Cyclists' organisation warns that worst may still be to come...

Cyclists’ organization CTC has revealed that its pothole reporting website has seen its highest ever number of reports this month, with almost a week of January left. Historically, the website receives most reports during February and March when rainfall is higher, suggesting that there may be more pothole misery to come.

The spike in recent reports is due to the cold snap that the UK endured earlier this month, with snow penetrating cracks in road surfaces then expanding as it froze, forcing the tarmac apart.

With CTC expecting further deterioration in the nation’s roads over the next few months, the organisation is urging local authorities to move quickly to address the situation.

Chief executive Kevin Mayne said: “I am sure that all cyclists are seeing what I see on my daily commute: a huge increase in the size and number of potholes. Our site has received a record number of hazard reports this January – the highest monthly total we’ve ever seen. Reporting hazards on our site is an easy way to make sure councils know where they are so they can get them fixed.”

The Fill That Hole website allows users to flag up potholes and other road hazards via an interactive map. That information is then passed on to the relevant local authority, which has a duty to make sure that roads are properly maintained. CTC says that once a pothole has been logged on the website, in the event of an accident it is possible to demonstrate that the council knew about it.

That in turn allows CTC members who have been injured as a result of accidents involving potholes to recover damages from local authorities as a result of their injuries, with Kenneth Atkinson recently receiving an out-of-court settlement for £6,250 from Kent County Council after a pothole caused him to come off his bike and dislocate his shoulder.

Earlier this week, we reported that the Institute of Advanced Motorists had urged drivers to be extra vigilant regarding cyclists trying to avoid potholes, with the organisation saying, “they are entitled to a wobble and would appreciate not having a motorist attempting to overtake just as they avoid a hole in the road.”

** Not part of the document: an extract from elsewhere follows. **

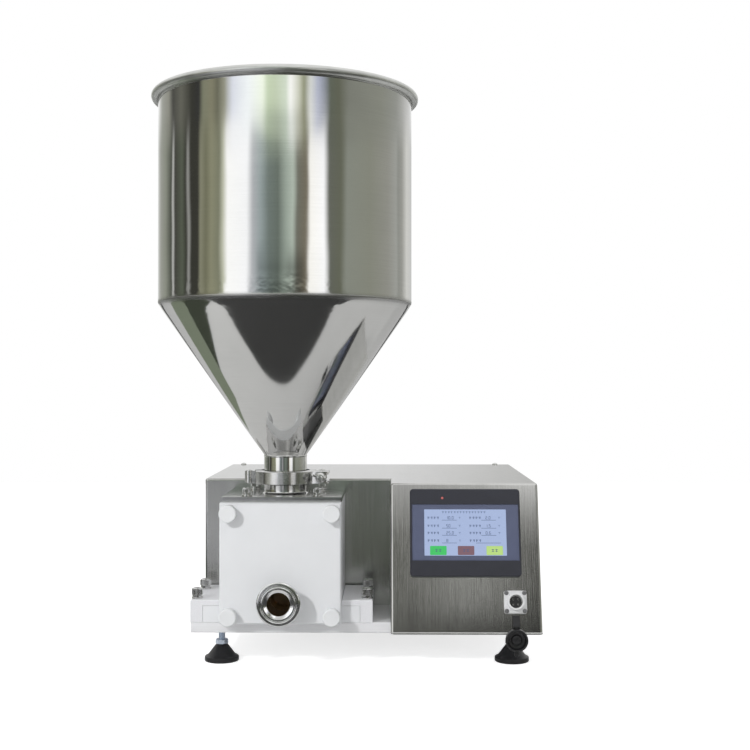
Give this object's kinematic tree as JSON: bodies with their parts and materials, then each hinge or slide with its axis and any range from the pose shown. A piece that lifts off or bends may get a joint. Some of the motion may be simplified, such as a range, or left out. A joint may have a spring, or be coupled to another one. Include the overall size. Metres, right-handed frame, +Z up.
{
  "type": "piston liquid filler",
  "caption": "Bench-top piston filler: conical hopper clamped on a white valve block with a front outlet, and an L-shaped housing with a leaning touch-screen panel.",
  "frame": {"origin": "centre of the bounding box, on the floor plane the feet stand on", "axes": "+Z up, -Y towards the operator (outlet and touch screen), +X to the operator's right"},
  "size_m": [0.456, 0.4791, 0.666],
  "materials": {
    "polished_steel": "polished",
    "brushed_sheet": "brushed",
    "plate_steel": "ground",
    "fastener_steel": "bright",
    "white_plastic": "machined",
    "black_rubber": "matt",
    "white_silicone": "matt",
    "black_plastic": "moulded",
    "screen_frame": "moulded",
    "screen_face": "gloss",
    "machined_steel": "machined",
    "machined_aluminium": "machined",
    "motor_paint": "satin"
  },
  "bodies": {
    "piston_carriage": {"piston": "machined_steel", "piston_seals": "white_silicone", "piston_rod": "machined_steel", "crosshead": "machined_aluminium"},
    "ball_screw": {"ball_screw": "machined_steel", "screw_pulley": "machined_aluminium"},
    "motor_rotor": {"motor_pulley": "machined_aluminium"},
    "valve_plug": {"valve_plug": "machined_steel"},
    "knob_washer_1": {"knob_washer_1": "white_plastic"},
    "thumb_screw_1": {"thumb_screw_1": "white_plastic"},
    "knob_washer_2": {"knob_washer_2": "white_plastic"},
    "thumb_screw_2": {"thumb_screw_2": "white_plastic"},
    "knob_washer_3": {"knob_washer_3": "white_plastic"},
    "thumb_screw_3": {"thumb_screw_3": "white_plastic"},
    "knob_washer_4": {"knob_washer_4": "white_plastic"},
    "thumb_screw_4": {"thumb_screw_4": "white_plastic"},
    "foot_pad_front_left": {"foot_pad_front_left": "black_rubber"},
    "foot_stud_front_left": {"foot_stud_front_left": "fastener_steel"},
    "foot_pad_front_right": {"foot_pad_front_right": "black_rubber"},
    "foot_stud_front_right": {"foot_stud_front_right": "fastener_steel"},
    "foot_pad_rear_left": {"foot_pad_rear_left": "black_rubber"},
    "foot_stud_rear_left": {"foot_stud_rear_left": "fastener_steel"},
    "foot_pad_rear_right": {"foot_pad_rear_right": "black_rubber"},
    "foot_stud_rear_right": {"foot_stud_rear_right": "fastener_steel"},
    "swing_bolt": {"swing_bolt": "fastener_steel"},
    "clamp_washer": {"clamp_washer": "fastener_steel"},
    "wing_nut": {"wing_nut": "fastener_steel"},
    "dust_cap": {"dust_cap": "black_rubber"},
    "rocker_switch": {"rocker_switch": "black_plastic"},
    "machine": {"hopper_bowl": "polished_steel", "hopper_cone": "polished_steel", "top_plate": "polished_steel", "outlet_ferrule": "polished_steel", "clamp_half_front": "polished_steel", "clamp_half_rear": "polished_steel", "housing_cover": "brushed_sheet", "rear_panel": "brushed_sheet", "base_plate": "plate_steel", "gib_left": "plate_steel", "gib_right": "plate_steel", "gib_bolts": "fastener_steel", "top_plate_bolts": "fastener_steel", "cover_screws": "fastener_steel", "socket_screws": "fastener_steel", "clamp_pins": "fastener_steel", "socket_shell": "fastener_steel", "valve_block": "white_plastic", "valve_cover": "white_plastic", "drive_belt": "black_rubber", "clamp_gasket": "white_silicone", "power_inlet": "black_plastic", "socket_insert": "black_plastic", "screen_housing": "screen_frame", "screen_glass": "screen_face", "cylinder_sleeve": "machined_steel", "guide_rods": "machined_steel", "drive_frame": "machined_aluminium", "power_supply": "machined_aluminium", "valve_gearmotor": "motor_paint", "servo_motor": "motor_paint"}
  },
  "joints": [
    {"name": "piston_slide", "type": "slide", "parent": "machine", "child": "piston_carriage", "axis": [0, 1, 0], "range_m": [0, 0.07]},
    {"name": "screw_spin", "type": "hinge", "parent": "machine", "child": "ball_screw", "pos_m": [-0.07, 0.1105, 0.135], "axis": [0, 1, 0], "range_deg": [-2525, 5]},
    {"name": "motor_spin", "type": "hinge", "parent": "machine", "child": "motor_rotor", "pos_m": [0.1173, 0.1605, 0.135], "axis": [0, 1, 0], "range_deg": [-3786, 6]},
    {"name": "valve_turn", "type": "hinge", "parent": "machine", "child": "valve_plug", "pos_m": [-0.07, -0.0815, 0.15], "axis": [0, 1, 0], "range_deg": [0, 90]},
    {"name": "thumb_screw_1_travel", "type": "slide", "parent": "machine", "child": "knob_washer_1", "axis": [0, -1, 0], "range_m": [0, 0.014]},
    {"name": "thumb_screw_1_turn", "type": "hinge", "parent": "knob_washer_1", "child": "thumb_screw_1", "pos_m": [-0.1285, -0.1555, 0.0605], "axis": [0, -1, 0], "range_deg": [-2, 5042]},
    {"name": "thumb_screw_2_travel", "type": "slide", "parent": "machine", "child": "knob_washer_2", "axis": [0, -1, 0], "range_m": [0, 0.014]},
    {"name": "thumb_screw_2_turn", "type": "hinge", "parent": "knob_washer_2", "child": "thumb_screw_2", "pos_m": [-0.1285, -0.1555, 0.177], "axis": [0, -1, 0], "range_deg": [-2, 5042]},
    {"name": "thumb_screw_3_travel", "type": "slide", "parent": "machine", "child": "knob_washer_3", "axis": [0, -1, 0], "range_m": [0, 0.014]},
    {"name": "thumb_screw_3_turn", "type": "hinge", "parent": "knob_washer_3", "child": "thumb_screw_3", "pos_m": [-0.0115, -0.1555, 0.0605], "axis": [0, -1, 0], "range_deg": [-2, 5042]},
    {"name": "thumb_screw_4_travel", "type": "slide", "parent": "machine", "child": "knob_washer_4", "axis": [0, -1, 0], "range_m": [0, 0.014]},
    {"name": "thumb_screw_4_turn", "type": "hinge", "parent": "knob_washer_4", "child": "thumb_screw_4", "pos_m": [-0.0115, -0.1555, 0.177], "axis": [0, -1, 0], "range_deg": [-2, 5042]},
    {"name": "foot_front_left_travel", "type": "slide", "parent": "machine", "child": "foot_pad_front_left", "axis": [0, 0, 1], "range_m": [-0.006, 0.006]},
    {"name": "foot_front_left_turn", "type": "hinge", "parent": "foot_pad_front_left", "child": "foot_stud_front_left", "pos_m": [-0.1423, -0.1075, 0.022], "axis": [0, 0, 1], "range_deg": [-1730, 1730]},
    {"name": "foot_front_right_travel", "type": "slide", "parent": "machine", "child": "foot_pad_front_right", "axis": [0, 0, 1], "range_m": [-0.006, 0.006]},
    {"name": "foot_front_right_turn", "type": "hinge", "parent": "foot_pad_front_right", "child": "foot_stud_front_right", "pos_m": [0.1965, -0.1075, 0.022], "axis": [0, 0, 1], "range_deg": [-1730, 1730]},
    {"name": "foot_rear_left_travel", "type": "slide", "parent": "machine", "child": "foot_pad_rear_left", "axis": [0, 0, 1], "range_m": [-0.006, 0.006]},
    {"name": "foot_rear_left_turn", "type": "hinge", "parent": "foot_pad_rear_left", "child": "foot_stud_rear_left", "pos_m": [-0.1423, 0.2015, 0.022], "axis": [0, 0, 1], "range_deg": [-1730, 1730]},
    {"name": "foot_rear_right_travel", "type": "slide", "parent": "machine", "child": "foot_pad_rear_right", "axis": [0, 0, 1], "range_m": [-0.006, 0.006]},
    {"name": "foot_rear_right_turn", "type": "hinge", "parent": "foot_pad_rear_right", "child": "foot_stud_rear_right", "pos_m": [0.1965, 0.2015, 0.022], "axis": [0, 0, 1], "range_deg": [-1730, 1730]},
    {"name": "swing_bolt_swing", "type": "hinge", "parent": "machine", "child": "swing_bolt", "pos_m": [-0.027, -0.0695, 0.213], "axis": [0, 0, 1], "range_deg": [0, 90]},
    {"name": "wing_nut_travel", "type": "slide", "parent": "swing_bolt", "child": "clamp_washer", "axis": [0, -1, 0], "range_m": [0, 0.006]},
    {"name": "wing_nut_turn", "type": "hinge", "parent": "clamp_washer", "child": "wing_nut", "pos_m": [-0.027, -0.1045, 0.213], "axis": [0, -1, 0], "range_deg": [-2, 2162]},
    {"name": "dust_cap_swing", "type": "hinge", "parent": "machine", "child": "dust_cap", "pos_m": [0.1978, -0.14315, 0.0596], "axis": [-1, 0, 0], "range_deg": [0, 100]},
    {"name": "rocker_tilt", "type": "hinge", "parent": "machine", "child": "rocker_switch", "pos_m": [0.162, 0.236, 0.108], "axis": [1, 0, 0], "range_deg": [-18, 0]}
  ],
  "couplings": [
    {"joint": "screw_spin", "follows": "piston_slide", "rad_per_m": -628.32},
    {"joint": "motor_spin", "follows": "piston_slide", "rad_per_m": -942.48},
    {"joint": "thumb_screw_1_turn", "follows": "thumb_screw_1_travel", "rad_per_m": 6283.2},
    {"joint": "thumb_screw_2_turn", "follows": "thumb_screw_2_travel", "rad_per_m": 6283.2},
    {"joint": "thumb_screw_3_turn", "follows": "thumb_screw_3_travel", "rad_per_m": 6283.2},
    {"joint": "thumb_screw_4_turn", "follows": "thumb_screw_4_travel", "rad_per_m": 6283.2},
    {"joint": "foot_front_left_turn", "follows": "foot_front_left_travel", "rad_per_m": 5026.5},
    {"joint": "foot_front_right_turn", "follows": "foot_front_right_travel", "rad_per_m": 5026.5},
    {"joint": "foot_rear_left_turn", "follows": "foot_rear_left_travel", "rad_per_m": 5026.5},
    {"joint": "foot_rear_right_turn", "follows": "foot_rear_right_travel", "rad_per_m": 5026.5},
    {"joint": "wing_nut_turn", "follows": "wing_nut_travel", "rad_per_m": 6283.2}
  ]
}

Simon joined as news editor in 2009 and is now the site’s community editor, acting as a link between the team producing the content and our readers. A law and languages graduate, published translator and former retail analyst, he has reported on issues as diverse as cycling-related court cases, anti-doping investigations, the latest developments in the bike industry and the sport’s biggest races. Now back in London full-time after 15 years living in Oxford and Cambridge, he loves cycling along the Thames but misses having his former riding buddy, Elodie the miniature schnauzer, in the basket in front of him.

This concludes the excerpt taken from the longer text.